Various weak coalition governments followed throughout the 1990s, which left the Army free to manage the Kurdish issue and political Islam. Death squads spread terror in Kurdistan and engaged in a murderous war with the state, and the military succeeded, on 30 June 1997, in pressuring Erbakan, who had been appointed Prime Minister a year earlier, to step down.
But despite the military’s fierce opposition, it was unable to prevent the victory in the 2002 elections of the Justice and Development Party (AKP) – a party that had been created from a faction of the Islamist Party under Erbakan – led by Recep Tayyip Erdoğan.
By advocating democratization, social ultra-conservatism, economic neoliberalism, the greatness of Turkish-Ottoman history, opposition to Israel, and pragmatism in his relationships with Washington, Erdoğan defied all odds and became ‘the Single Man’ in the Turkish political space. His party won 50 percent of the vote in the 2011 elections.
Although the Army continues to play a direct role in the Kurdish issue, it has otherwise been largely marginalized as a result of the discovery of its abortive coups d’état. Between 2009 and 2012, more than 100 senior officers were arrested and charged. Erdoğan’s political success and durability are due partly to the support of the provincial bourgeoisie and puritan middle-classes, which see Erdoğan as both a protector of a conservative social order and a leader restoring the nation’s pride.

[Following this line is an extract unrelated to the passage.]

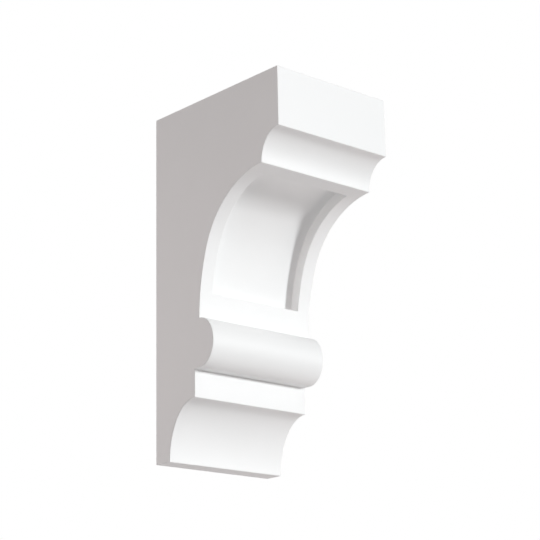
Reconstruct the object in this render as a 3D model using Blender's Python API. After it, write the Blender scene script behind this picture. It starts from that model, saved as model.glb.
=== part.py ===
"""A moulded decorative bracket: a corbel with an abacus, a small cove, a long concave face with a sunken
panel, a torus, a fillet and a lower cove. It is one piece, fixed by its flat back.

The profile is drawn once, as distances out from the wall and heights up from the bottom edge, and is
the same across the whole width. The back lies in the plane Y = 0, the front faces -Y, the width runs
along X, and the origin is the middle of the back face.
"""

import math

import bmesh
import bpy
from mathutils import Vector

# Overall size, in metres
HEIGHT = 0.356
WIDTH = 0.1435
PROJECTION = 0.1865

# Abacus and the small cove under it
ABACUS_HEIGHT = 0.06
SMALL_COVE_HEIGHT = 0.0305
SMALL_COVE_DEPTH = 0.025

# Long concave face, from its foot to the arris under the small cove, as two arcs that run into each other
FACE_FOOT_OUT = 0.0675
FACE_FOOT_UP = 0.1335
FACE_LOWER_RADIUS = 0.21
FACE_UPPER_RADIUS = 0.093

# Torus at the foot of the face, and the fillet and lower cove under it
TORUS_HEIGHT = 0.0492
TORUS_DEPTH = 0.0205
FILLET_OUT = 0.06
FILLET_BOTTOM_UP = 0.057
BOTTOM_DEPTH = 0.0212

# Sunken panel in the concave face
PANEL_DEPTH = 0.011
PANEL_STILE = 0.016
PANEL_TOP_RAIL = 0.017
PANEL_BOTTOM_RAIL = 0.0265
CUTTER_CLEARANCE = 0.006

# Straight steps to each round stretch of the outline
FACE_LOWER_STEPS = 12
FACE_UPPER_STEPS = 32
TORUS_STEPS = 32
COVE_STEPS = 20

WELD_DISTANCE = 0.00001
SMOOTH_ANGLE = math.radians(25)

PAINT_COLOUR = (0.88, 0.88, 0.875, 1.0)
PAINT_ROUGHNESS = 0.55


def arc(centre, reach_out, reach_up, start, end, steps):
    """Points of an elliptical arc. Angle 0 points out from the wall, and 90 up."""
    points = []
    for step in range(steps + 1):
        angle = math.radians(start + (end - start) * step / steps)
        points.append(centre + Vector((reach_out * math.cos(angle), reach_up * math.sin(angle))))
    return points


def joined(*stretches):
    """One run of points from stretches that each start where the one before them ends."""
    run = []
    for point in (point for stretch in stretches for point in stretch):
        if not run or (point - run[-1]).length > WELD_DISTANCE:
            run.append(point)
    return run


def face_arris():
    """The edge where the small cove ends and the concave face begins."""
    return Vector((PROJECTION - SMALL_COVE_DEPTH, HEIGHT - ABACUS_HEIGHT - SMALL_COVE_HEIGHT))


def face_arcs():
    """Centres of the two arcs of the concave face, and the angles in degrees where they start, meet and end.

    The lower arc leaves the foot going straight up. The upper one is tangent to it and passes through the
    arris, which settles where they meet.
    """
    lower_centre = Vector((FACE_FOOT_OUT + FACE_LOWER_RADIUS, FACE_FOOT_UP))
    away = face_arris() - lower_centre
    difference = FACE_LOWER_RADIUS - FACE_UPPER_RADIUS
    reach = (away.length_squared + difference**2 - FACE_UPPER_RADIUS**2) / (2 * difference)
    meeting = math.atan2(away.y, away.x) + math.acos(reach / away.length)
    upper_centre = lower_centre + difference * Vector((math.cos(meeting), math.sin(meeting)))
    last = face_arris() - upper_centre
    return lower_centre, upper_centre, (180.0, math.degrees(meeting), math.degrees(math.atan2(last.y, last.x)))


def face_curve(inward, start, end):
    """Points of the concave face from an angle on its lower arc to one on its upper, moved into the body."""
    lower_centre, upper_centre, (_, meeting, _) = face_arcs()
    lower = FACE_LOWER_RADIUS + inward
    upper = FACE_UPPER_RADIUS + inward
    return joined(
        arc(lower_centre, lower, lower, start, meeting, FACE_LOWER_STEPS),
        arc(upper_centre, upper, upper, meeting, end, FACE_UPPER_STEPS),
    )


def bracket_outline():
    """The profile, from the bottom of the back round the front to the top of the back."""
    torus_centre = Vector((FACE_FOOT_OUT, FACE_FOOT_UP - TORUS_HEIGHT / 2))
    torus_bottom = torus_centre - Vector((0, TORUS_HEIGHT / 2))
    cove_centre = Vector((FILLET_OUT, 0))
    small_cove_centre = face_arris() + Vector((SMALL_COVE_DEPTH, 0))
    _, _, (face_start, _, face_end) = face_arcs()
    return joined(
        [Vector((0, 0)), Vector((BOTTOM_DEPTH, 0))],
        arc(cove_centre, FILLET_OUT - BOTTOM_DEPTH, FILLET_BOTTOM_UP, 180, 90, COVE_STEPS),
        [Vector((FILLET_OUT, torus_bottom.y)), torus_bottom],
        arc(torus_centre, TORUS_DEPTH, TORUS_HEIGHT / 2, -90, 90, TORUS_STEPS),
        face_curve(0, face_start, face_end),
        arc(small_cove_centre, SMALL_COVE_DEPTH, SMALL_COVE_HEIGHT, 180, 90, COVE_STEPS),
        [Vector((PROJECTION, HEIGHT)), Vector((0, HEIGHT))],
    )


def panel_outline():
    """Profile of the cutter for the sunken panel, whose floor follows the face and whose ends are square to it."""
    _, _, (face_start, _, face_end) = face_arcs()
    start = face_start - math.degrees(PANEL_BOTTOM_RAIL / FACE_LOWER_RADIUS)
    end = face_end + math.degrees(PANEL_TOP_RAIL / FACE_UPPER_RADIUS)
    return face_curve(PANEL_DEPTH, start, end) + face_curve(-CUTTER_CLEARANCE, start, end)[::-1]


def extruded(name, outline, width, collection):
    """A closed mesh object of an outline, stood up against the wall plane and centred across the width."""
    curve = bpy.data.curves.new(name + "_outline", "CURVE")
    curve.dimensions = "2D"
    curve.fill_mode = "BOTH"
    curve.extrude = width / 2
    spline = curve.splines.new("POLY")
    spline.points.add(len(outline) - 1)
    for point, place in zip(spline.points, outline):
        point.co = (place.x, place.y - HEIGHT / 2, 0, 1)
    spline.use_cyclic_u = True

    drawn = bpy.data.objects.new(name + "_outline", curve)
    drawn.rotation_euler = (math.radians(90), 0, math.radians(-90))
    collection.objects.link(drawn)
    bpy.context.view_layer.update()
    graph = bpy.context.evaluated_depsgraph_get()
    mesh = bpy.data.meshes.new_from_object(drawn.evaluated_get(graph))
    mesh.name = name

    solid = bmesh.new()
    solid.from_mesh(mesh)
    bmesh.ops.remove_doubles(solid, verts=solid.verts, dist=WELD_DISTANCE)
    bmesh.ops.recalc_face_normals(solid, faces=solid.faces)
    solid.to_mesh(mesh)
    solid.free()

    piece = bpy.data.objects.new(name, mesh)
    piece.matrix_world = drawn.matrix_world
    collection.objects.link(piece)
    bpy.data.objects.remove(drawn)
    bpy.data.curves.remove(curve)
    return piece


def painted_finish():
    """White factory primer on moulded foam."""
    material = bpy.data.materials.new("white_primer")
    material.use_nodes = True
    shader = material.node_tree.nodes["Principled BSDF"]
    shader.inputs["Base Color"].default_value = PAINT_COLOUR
    shader.inputs["Roughness"].default_value = PAINT_ROUGHNESS
    shader.inputs["Metallic"].default_value = 0.0
    return material


def new_collection(name):
    collection = bpy.data.collections.new(name)
    bpy.context.scene.collection.children.link(collection)
    return collection


def build_bracket(parts, cutters):
    """The one moulded body, with the panel sunk into its concave face."""
    bracket = extruded("bracket_body", bracket_outline(), WIDTH, parts)
    cutter = extruded("panel_cutter", panel_outline(), WIDTH - 2 * PANEL_STILE, cutters)
    cutter.hide_render = True
    cutter.display_type = "WIRE"

    cut = bracket.modifiers.new("sunken_panel", "BOOLEAN")
    cut.operation = "DIFFERENCE"
    cut.solver = "EXACT"
    cut.object = cutter

    bracket.data.materials.append(painted_finish())
    bracket.data.shade_smooth()
    bracket.data.set_sharp_from_angle(angle=SMOOTH_ANGLE)
    return bracket


def main():
    for old in list(bpy.data.objects):
        bpy.data.objects.remove(old)
    build_bracket(new_collection("decorative_bracket"), new_collection("cutters"))


main()
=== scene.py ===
"""The looks of the moulded decorative bracket: a fine mesh of its one body, its finish and a plain studio.

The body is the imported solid's own profile drawn again with smooth curves, with the panel sunk into its
concave face, and every arris and inner corner softened as a mould leaves them. Distances are in metres.
"""

import math

import bmesh
import bpy
from mathutils import Matrix, Vector


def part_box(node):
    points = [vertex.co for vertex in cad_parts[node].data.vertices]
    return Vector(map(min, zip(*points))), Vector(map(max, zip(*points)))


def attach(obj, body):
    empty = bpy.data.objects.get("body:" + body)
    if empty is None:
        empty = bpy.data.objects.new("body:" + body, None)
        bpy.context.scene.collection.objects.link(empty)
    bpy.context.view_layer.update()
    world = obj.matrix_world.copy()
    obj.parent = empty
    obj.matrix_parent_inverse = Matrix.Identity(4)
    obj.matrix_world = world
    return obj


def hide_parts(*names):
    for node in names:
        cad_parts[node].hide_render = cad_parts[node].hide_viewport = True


NODE = "bracket_body"

# Profile, as distances out from the wall and heights up from the bottom edge
ABACUS_HEIGHT = 0.06
SMALL_COVE_HEIGHT = 0.0305
SMALL_COVE_DEPTH = 0.025
FACE_FOOT_OUT = 0.0675
FACE_FOOT_UP = 0.1335
FACE_LOWER_RADIUS = 0.21
FACE_UPPER_RADIUS = 0.093
TORUS_HEIGHT = 0.0492
TORUS_DEPTH = 0.0205
FILLET_OUT = 0.06
FILLET_BOTTOM_UP = 0.057
BOTTOM_DEPTH = 0.0212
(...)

Another factor is the support of Erdoğan’s AKP by the so called ‘Fethullahci community’, built by the Islamic scholar and preacher Fethullah Gülen (exiled to the United States), which is accused of infiltrating many organs of the state. In fact, this community has replaced the Kadiri and Nakşibendi religious brotherhoods as the main pillar of the conservative and religious movement in Turkey. Erdoğan defines poverty as a non-political question that should be dealt with through charity and so enjoys the support of many low-income Turks.
The government of Erdoğan, hailed by some observers as the model for ‘Islamic democracy’, began negotiations concerning Turkey’s accession to the European Union in December 2004. That accession was supposed to be completed by 2014 but has come to a standstill for many reasons, including the reluctance of former French President Nicolas Sarkozy and German Chancellor Angela Merkel; the refusal of Ankara to recognize Cyprus (of which 40 percent has been occupied by the Turkish Army since 1974) as a united and independent state; and the Justice and Development Party’s shift towards authoritarianism and conservatism since the 2010s, even though it had demonstrated democratic openness during the first years of its rule.